#### EXERCISE
Give the material again in full, matching it exactly.

┏━━

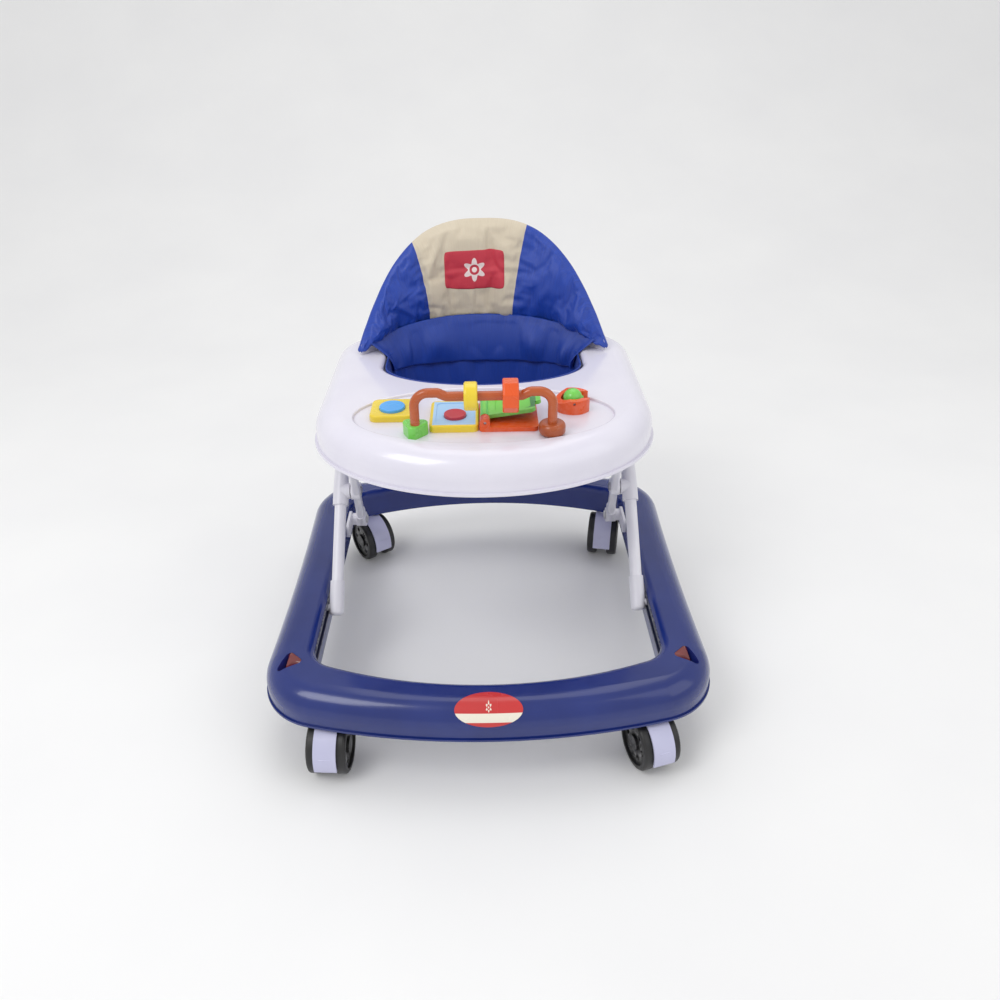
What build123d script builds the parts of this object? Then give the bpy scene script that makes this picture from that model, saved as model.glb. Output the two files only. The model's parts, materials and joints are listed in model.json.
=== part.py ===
from build123d import *
import os
from math import cos, radians, sin

# Baby walker on a closed ring base: four swivel casters, a scissor frame of two crossed
# leg pairs, a play tray with a fabric seat in its opening, and a wrap-around backrest.
# Frame: +Z up, floor at z = 0, the child faces -Y. Millimetres.
os.makedirs("parts", exist_ok=True)

# ---- base ring -------------------------------------------------------------------------
BASE_FRONT = -302.0
BASE_REAR = 302.0
BASE_HALF_W = 297.0
BASE_FRONT_CORNER = -252.0
BASE_REAR_CORNER = 268.0
BASE_WAIST = 6.0
BASE_BOTTOM = 80.0
BASE_TOP = 128.0
BASE_WALL = 3.0
RIM_FLANGE = 2.0
OUTER_ROUND = 30.0
INNER_ROUND = 12.0
REFLECTOR_X = 260.0
REFLECTOR_Y = -204.0
REFLECTOR_Z = 124.0
HOLE_HALF_W = 231.0
HOLE_FRONT = -247.0
HOLE_REAR = 264.0
HOLE_FRONT_CORNER = -198.0
HOLE_REAR_CORNER = 216.0
HOLE_CORNER_R = 40.0

# ---- casters ---------------------------------------------------------------------------
WHEEL_D = 73.0
WHEEL_W = 17.0
WHEEL_GAP = 17.0
WHEEL_HOLES = 6
CASTER_TRAIL = 15.0
HOOD_W = 29.0
STEM_R = 5.5
AXLE_R = 3.5
RUN_FIT = 0.05
# name: stem x, stem y, swivel angle of the wheels at rest
CASTERS = {
    "front_left": (-205.0, -247.0, -3.0),
    "front_right": (205.0, -247.0, 17.0),
    "rear_left": (-213.0, 240.0, 35.0),
    "rear_right": (213.0, 240.0, -12.0),
}

# ---- scissor frame ---------------------------------------------------------------------
LOWER_Z = 110.0
UPPER_Z = 360.0
REAR_PIVOT_Y = 170.0
FOOT_Y = -70.0
CROSS_Y = (REAR_PIVOT_Y + FOOT_Y) / 2
CROSS_Z = (LOWER_Z + UPPER_Z) / 2
INNER_LOW_X = 211.0
INNER_TOP_X = 176.0
INNER_CROSS_X = (INNER_LOW_X + INNER_TOP_X) / 2
OUTER_LOW_X = 218.5
OUTER_CROSS_X = 216.0
OUTER_TOP_X = 184.0
TUBE_R = 8.5
TUBE_WALL = 1.5
BAR_T = 11.0
BAR_W = 20.0
HEAD_HALF = 8.0
PIN_R = 4.0
SLIDE_PIN_R = 5.0
KNEE_ABOVE_CROSS = 60.0
RAIL_FRONT = 126.0
RAIL_REAR = 276.0
TRACK_FRONT = -184.0
TRACK_REAR = -12.0

# ---- tray ------------------------------------------------------------------------------
TRAY_HALF_W = 231.0
TRAY_FRONT = -157.0
TRAY_SIDE_START = 20.0
TRAY_REAR = 298.0
TRAY_CORNER_R = 75.0
TRAY_RIM_Z = 345.0
TRAY_TOP_Z = 396.0
TRAY_WALL = 3.0
TRAY_ROUND = 32.0
SEAT_HALF_W = 150.0
SEAT_FRONT = 70.0
SEAT_FRONT_C = 150.0
SEAT_REAR_C = 190.0
SEAT_REAR = 246.0
RECESS_Y = -29.0
RECESS_A = 172.0
RECESS_B = 84.0
RECESS_DEPTH = 4.0
FLOOR_Z = TRAY_TOP_Z - RECESS_DEPTH

# ---- seat and backrest -----------------------------------------------------------------
SLING_BOTTOM = 222.0
CLOTH = 3.0
BACK_C_Y = 150.0
SHELL_A = 204.0
SHELL_B = 112.0
SHELL_LEAN_X = 8.0
SHELL_LEAN_Y = 26.0
SHELL_T = 3.0
SHELL_END_Y = 172.0
LEAN_Z = 580.0
SHELL_INSET = 9.0
COVER_T = 9.0
COVER_TOP = 575.0
SHOULDER_X = 125.0
SHOULDER_Z = 529.0
HIP_X = 171.0
HIP_Z = 457.0
END_X = 196.0
END_Z = 410.0
COVER_LOW = 428.0
COVER_SIDE_LOW = 402.0

# ---- toys ------------------------------------------------------------------------------
ARCH_Y = -86.0
ARCH_HALF = 86.0
ARCH_R = 6.0
ARCH_DIP_Z = 446.0
ARCH_CREST_Z = 450.0
BEAD_BORE = 6.6
YELLOW_X = -15.5
YELLOW_R = 18.0
YELLOW_W = 17.0
ORANGE_X = 33.5
ORANGE_R = 21.5
ORANGE_W = 20.0
BOOK_FRONT = -77.0
BOOK_REAR = 2.0
HINGE_X = 1.5
HINGE_Z = 404.0
FLAP_REST = 8.0
SQUARE_X = -121.0
SQUARE_Y = -16.0
ROLLER_X = 119.0
ROLLER_Y = -8.0
ROLLER_R = 12.5
ROLLER_Z = FLOOR_Z + 15.0
TOY_PIN_R = 2.0
BUTTON_RISE = 4.0
BUTTON_TRAVEL = 3.0


def write(piece, name):
    """Label one finished piece and write its STEP file."""
    piece.label = name
    export_step(piece, f"parts/{name}.step")


def write_pair(left_piece, name):
    """Write a left piece and its mirror image on the right."""
    write(left_piece, f"{name}_left")
    write(mirror(left_piece, about=Plane.YZ), f"{name}_right")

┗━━

#### EXERCISE RESPONSE
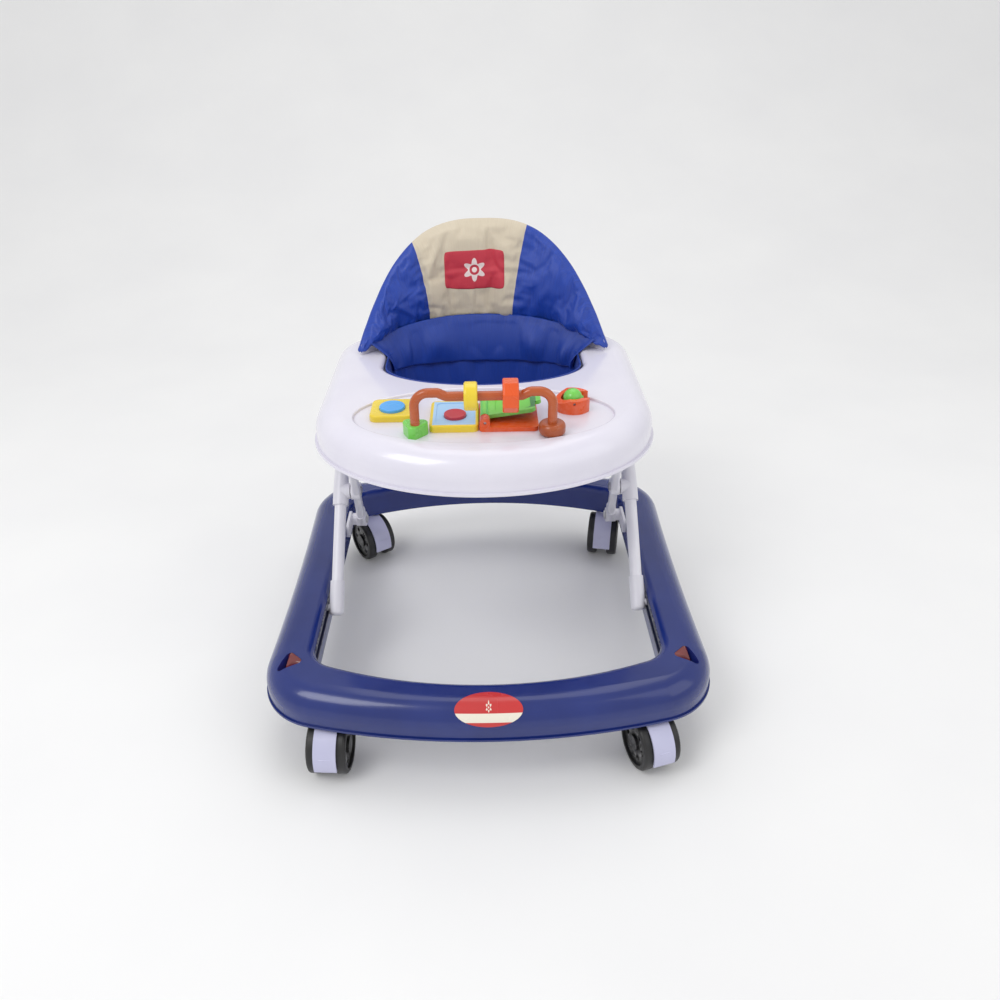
What build123d script builds the parts of this object? Then give the bpy scene script that makes this picture from that model, saved as model.glb. Output the two files only. The model's parts, materials and joints are listed in model.json.
=== part.py ===
from build123d import *
import os
from math import cos, radians, sin

# Baby walker on a closed ring base: four swivel casters, a scissor frame of two crossed
# leg pairs, a play tray with a fabric seat in its opening, and a wrap-around backrest.
# Frame: +Z up, floor at z = 0, the child faces -Y. Millimetres.
os.makedirs("parts", exist_ok=True)

# ---- base ring -------------------------------------------------------------------------
BASE_FRONT = -302.0
BASE_REAR = 302.0
BASE_HALF_W = 297.0
BASE_FRONT_CORNER = -252.0
BASE_REAR_CORNER = 268.0
BASE_WAIST = 6.0
BASE_BOTTOM = 80.0
BASE_TOP = 128.0
BASE_WALL = 3.0
RIM_FLANGE = 2.0
OUTER_ROUND = 30.0
INNER_ROUND = 12.0
REFLECTOR_X = 260.0
REFLECTOR_Y = -204.0
REFLECTOR_Z = 124.0
HOLE_HALF_W = 231.0
HOLE_FRONT = -247.0
HOLE_REAR = 264.0
HOLE_FRONT_CORNER = -198.0
HOLE_REAR_CORNER = 216.0
HOLE_CORNER_R = 40.0

# ---- casters ---------------------------------------------------------------------------
WHEEL_D = 73.0
WHEEL_W = 17.0
WHEEL_GAP = 17.0
WHEEL_HOLES = 6
CASTER_TRAIL = 15.0
HOOD_W = 29.0
STEM_R = 5.5
AXLE_R = 3.5
RUN_FIT = 0.05
# name: stem x, stem y, swivel angle of the wheels at rest
CASTERS = {
    "front_left": (-205.0, -247.0, -3.0),
    "front_right": (205.0, -247.0, 17.0),
    "rear_left": (-213.0, 240.0, 35.0),
    "rear_right": (213.0, 240.0, -12.0),
}

# ---- scissor frame ---------------------------------------------------------------------
LOWER_Z = 110.0
UPPER_Z = 360.0
REAR_PIVOT_Y = 170.0
FOOT_Y = -70.0
CROSS_Y = (REAR_PIVOT_Y + FOOT_Y) / 2
CROSS_Z = (LOWER_Z + UPPER_Z) / 2
INNER_LOW_X = 211.0
INNER_TOP_X = 176.0
INNER_CROSS_X = (INNER_LOW_X + INNER_TOP_X) / 2
OUTER_LOW_X = 218.5
OUTER_CROSS_X = 216.0
OUTER_TOP_X = 184.0
TUBE_R = 8.5
TUBE_WALL = 1.5
BAR_T = 11.0
BAR_W = 20.0
HEAD_HALF = 8.0
PIN_R = 4.0
SLIDE_PIN_R = 5.0
KNEE_ABOVE_CROSS = 60.0
RAIL_FRONT = 126.0
RAIL_REAR = 276.0
TRACK_FRONT = -184.0
TRACK_REAR = -12.0

# ---- tray ------------------------------------------------------------------------------
TRAY_HALF_W = 231.0
TRAY_FRONT = -157.0
TRAY_SIDE_START = 20.0
TRAY_REAR = 298.0
TRAY_CORNER_R = 75.0
TRAY_RIM_Z = 345.0
TRAY_TOP_Z = 396.0
TRAY_WALL = 3.0
TRAY_ROUND = 32.0
SEAT_HALF_W = 150.0
SEAT_FRONT = 70.0
SEAT_FRONT_C = 150.0
SEAT_REAR_C = 190.0
SEAT_REAR = 246.0
RECESS_Y = -29.0
RECESS_A = 172.0
RECESS_B = 84.0
RECESS_DEPTH = 4.0
FLOOR_Z = TRAY_TOP_Z - RECESS_DEPTH

# ---- seat and backrest -----------------------------------------------------------------
SLING_BOTTOM = 222.0
CLOTH = 3.0
BACK_C_Y = 150.0
SHELL_A = 204.0
SHELL_B = 112.0
SHELL_LEAN_X = 8.0
SHELL_LEAN_Y = 26.0
SHELL_T = 3.0
SHELL_END_Y = 172.0
LEAN_Z = 580.0
SHELL_INSET = 9.0
COVER_T = 9.0
COVER_TOP = 575.0
SHOULDER_X = 125.0
SHOULDER_Z = 529.0
HIP_X = 171.0
HIP_Z = 457.0
END_X = 196.0
END_Z = 410.0
COVER_LOW = 428.0
COVER_SIDE_LOW = 402.0

# ---- toys ------------------------------------------------------------------------------
ARCH_Y = -86.0
ARCH_HALF = 86.0
ARCH_R = 6.0
ARCH_DIP_Z = 446.0
ARCH_CREST_Z = 450.0
BEAD_BORE = 6.6
YELLOW_X = -15.5
YELLOW_R = 18.0
YELLOW_W = 17.0
ORANGE_X = 33.5
ORANGE_R = 21.5
ORANGE_W = 20.0
BOOK_FRONT = -77.0
BOOK_REAR = 2.0
HINGE_X = 1.5
HINGE_Z = 404.0
FLAP_REST = 8.0
SQUARE_X = -121.0
SQUARE_Y = -16.0
ROLLER_X = 119.0
ROLLER_Y = -8.0
ROLLER_R = 12.5
ROLLER_Z = FLOOR_Z + 15.0
TOY_PIN_R = 2.0
BUTTON_RISE = 4.0
BUTTON_TRAVEL = 3.0


def write(piece, name):
    """Label one finished piece and write its STEP file."""
    piece.label = name
    export_step(piece, f"parts/{name}.step")


def write_pair(left_piece, name):
    """Write a left piece and its mirror image on the right."""
    write(left_piece, f"{name}_left")
    write(mirror(left_piece, about=Plane.YZ), f"{name}_right")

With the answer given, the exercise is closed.